The easier example is modelling originating traffic and equipment for individual exchange areas. You can replicate a market segmentation and services for each exchange, and then aggregate core traffic (non-replicated) for the whole network. Within a template, you might still use a Location, e.g. to dimension the scope of the access network. The core aggregation relies on the fact that you can drive a non-replicated Resource from replicated exchange elements; in other words using the non-replicated Resource as a bucket to collect traffic from each exchange.

Nodes and links

A simplistic approach to the dimensioning of individual links just assumes some proportion of network total per link, but a thorough ‘scientific’ approach requires you to get into intricate detail, specifying individual services per theoretical route, and then fabricating ‘matrices of Transformations’ in order to map each route onto individual nodes and links. This technique was used to create a voice LRIC model for Telkom Indonesia – see the previous newslettter article LRIC analysis of a voice backbone network.

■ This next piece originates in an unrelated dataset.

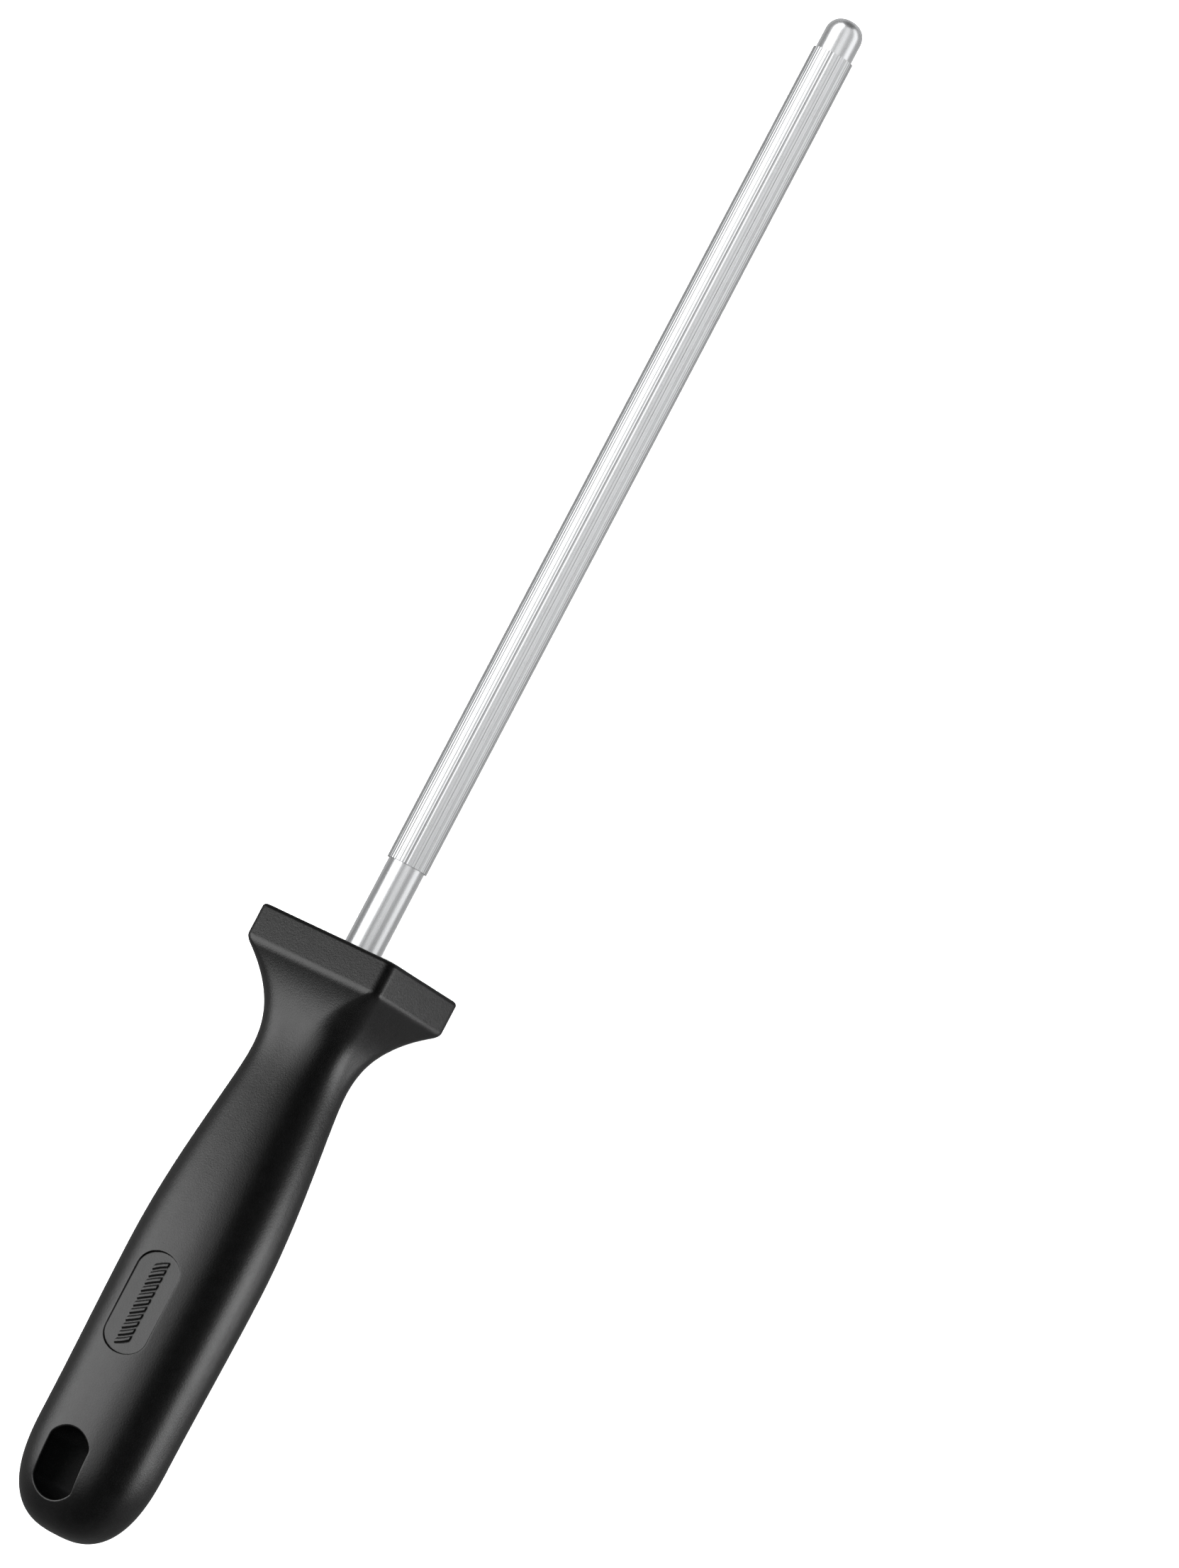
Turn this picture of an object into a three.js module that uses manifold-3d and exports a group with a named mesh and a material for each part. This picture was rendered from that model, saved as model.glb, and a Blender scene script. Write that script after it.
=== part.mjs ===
// Knife sharpening steel: a ribbed steel rod whose tang is moulded into a plastic handle.
// Millimetres. +X runs along the rod towards its tip and +Z is up. The steel lies with a wide
// face of its guard on z = 0, and the origin is under the middle of its length.

import * as THREE from 'three';
import { mergeVertices } from 'three/addons/utils/BufferGeometryUtils.js';
import Module from 'manifold-3d';

// Driving dimensions ---------------------------------------------------------------------

const GAP = 0.3; // clearance between pieces that are moulded on one another

const ROD_EXPOSED = 251.4; // from the guard's face to the tip
const SMOOTH_RADIUS = 4.7; // neck and tip
const NECK_LENGTH = 23.3; // from the guard to the ribs
const RIBBED_LENGTH = 218.7;
const RIBBED_RADIUS = 5.2; // over the crests of the ribs
const RIB_COUNT = 40;
const RIB_DEPTH = 0.2;
const TIP_DOME_HEIGHT = 4.2;

const TANG_LENGTH = 104; // inside the handle, from the guard's face
const TANG_SHOULDER = 22; // where the rod steps down to the tang
const TANG_RADIUS = 3.8;
const TANG_GROOVES = [34, 42, 92]; // where each turned groove starts
const TANG_GROOVE_LENGTH = 3.5;
const TANG_GROOVE_RADIUS = 2.9;
const TANG_FLATS = { start: 54, end: 80, halfThickness: 2.9 };

const HANDLE_LENGTH = 155;
const GUARD_LENGTH = 9.1;
const GUARD_HALF_WIDTH = 21.2;
const GUARD_HALF_THICKNESS = 16.4;
const GUARD_CORNER_RADIUS = 2.5;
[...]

However you decide to proceed, there is one gotcha which you must understand, namely that a replicated Resource cannot be directly driven by a non-replicated Service. Instead, you need to include a number of Multiplier Transformations in the Template with the Resource, one for each Service which might drive it, so that these multipliers can be set up as Template parameters in order to fulfil the required mappings per replicated Resource.

A replicated Resource cannot be directly driven by a non-replicated Service

Overheads

We usually expect to model non-network costs, such as customer-acquisition, network maintenance, call centres and so on. These are usually driven off total subscribers or total traffic to ensure thorough cost allocation. The overall magnitude may be readily benchmarked, but the underlying driver may not be obvious. During the last User Group there was a presentation, Approaches to modelling opex, which covered some typical opex items and overhead costs, and this would be useful background reading.